* **Given material**
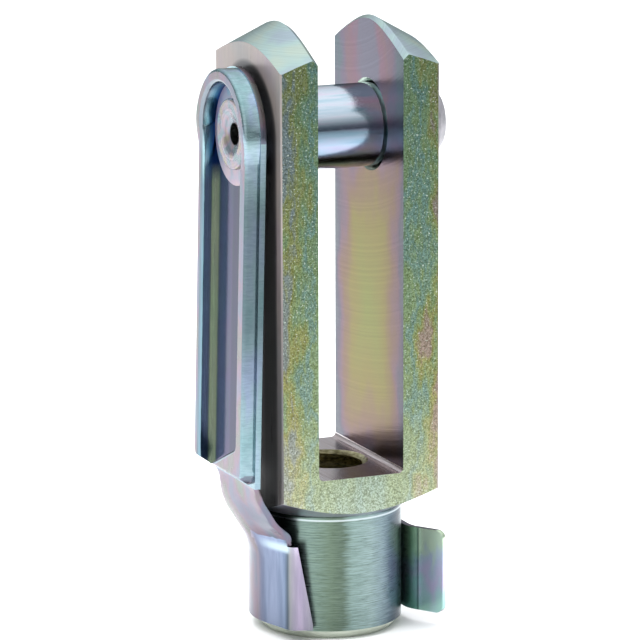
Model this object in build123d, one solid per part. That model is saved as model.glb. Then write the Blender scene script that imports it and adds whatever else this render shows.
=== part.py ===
"""Clevis rod end with a spring clip pin, size 8 x 32 with an M8 thread. Millimetres.

The origin is on the thread's axis, on the end face of the shank. +Z runs up the shank to the fork's
eye, X is the pin's axis with the clip's lever on the -X side, and the clip's band opens to -Y.
"""
from build123d import *
import math
import os

# ---- fork: a square bar, turned at both ends, slotted and cross-drilled ----
bar_side = 16.0
bar_edge_radius = 0.25
shank_step = 1.0              # how far the bar's sides stand outside the shank
shank_end_chamfer = 0.9
shoulder_height = 12.0        # where the shank meets the cone under the bar
shoulder_angle = 27.0         # degrees, the slope of that cone
shoulder_fillet = 0.4
overall_length = 58.3
end_angle = 29.5              # degrees, the slope of the cone on the arms' ends
slot_width = 8.6
arm_edge_chamfer = 0.55       # along the arms' ends, on the slot's side
slot_floor_height = 16.0
slot_floor_fillet = 0.5
eye_to_end = 10.3             # from the pin's axis to the ends of the arms
bore_diameter = 8.1
bore_chamfer = 0.35
thread_size = 8.0
thread_pitch = 1.25
thread_mouth_clearance = 0.1  # the countersink at the shank's end, outside the thread
thread_mouth_angle = 120.0    # degrees across the countersink
thread_exit_chamfer = 0.4     # where the thread breaks out in the slot's floor

# ---- pin: turned, with a hollow rivet head on the clip's side ----
pin_running_clearance = 0.1   # on the radius, in the fork's bore
pin_overhang = 3.05           # how far the tip stands out of the far arm
pin_tip_chamfer = 1.15
rivet_neck_diameter = 5.2
rivet_head_diameter = 6.7
rivet_head_height = 0.5
rivet_edge_radius = 0.2
rivet_dish_diameter = 4.6
rivet_dish_depth = 0.45
rivet_hole_diameter = 2.1
rivet_hole_depth = 3.0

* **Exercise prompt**
Extract all of the data shown above without alteration.

* **Worked solution**
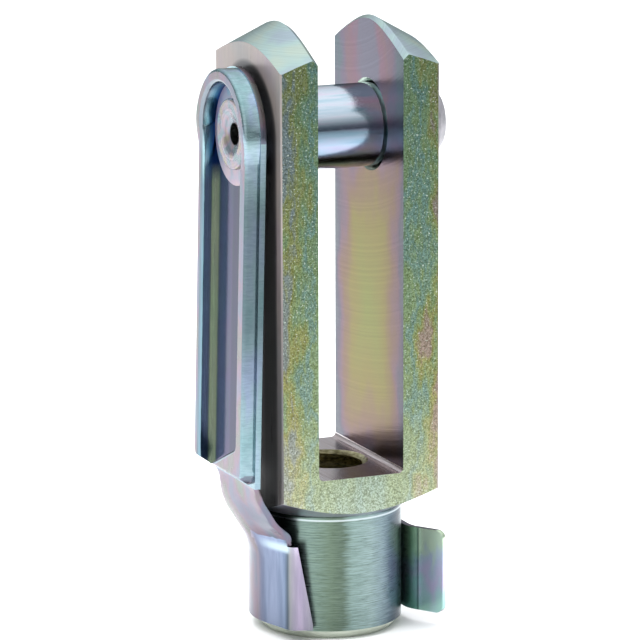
Model this object in build123d, one solid per part. That model is saved as model.glb. Then write the Blender scene script that imports it and adds whatever else this render shows.
=== part.py ===
"""Clevis rod end with a spring clip pin, size 8 x 32 with an M8 thread. Millimetres.

The origin is on the thread's axis, on the end face of the shank. +Z runs up the shank to the fork's
eye, X is the pin's axis with the clip's lever on the -X side, and the clip's band opens to -Y.
"""
from build123d import *
import math
import os

# ---- fork: a square bar, turned at both ends, slotted and cross-drilled ----
bar_side = 16.0
bar_edge_radius = 0.25
shank_step = 1.0              # how far the bar's sides stand outside the shank
shank_end_chamfer = 0.9
shoulder_height = 12.0        # where the shank meets the cone under the bar
shoulder_angle = 27.0         # degrees, the slope of that cone
shoulder_fillet = 0.4
overall_length = 58.3
end_angle = 29.5              # degrees, the slope of the cone on the arms' ends
slot_width = 8.6
arm_edge_chamfer = 0.55       # along the arms' ends, on the slot's side
slot_floor_height = 16.0
slot_floor_fillet = 0.5
eye_to_end = 10.3             # from the pin's axis to the ends of the arms
bore_diameter = 8.1
bore_chamfer = 0.35
thread_size = 8.0
thread_pitch = 1.25
thread_mouth_clearance = 0.1  # the countersink at the shank's end, outside the thread
thread_mouth_angle = 120.0    # degrees across the countersink
thread_exit_chamfer = 0.4     # where the thread breaks out in the slot's floor

# ---- pin: turned, with a hollow rivet head on the clip's side ----
pin_running_clearance = 0.1   # on the radius, in the fork's bore
pin_overhang = 3.05           # how far the tip stands out of the far arm
pin_tip_chamfer = 1.15
rivet_neck_diameter = 5.2
rivet_head_diameter = 6.7
rivet_head_height = 0.5
rivet_edge_radius = 0.2
rivet_dish_diameter = 4.6
rivet_dish_depth = 0.45
rivet_hole_diameter = 2.1
rivet_hole_depth = 3.0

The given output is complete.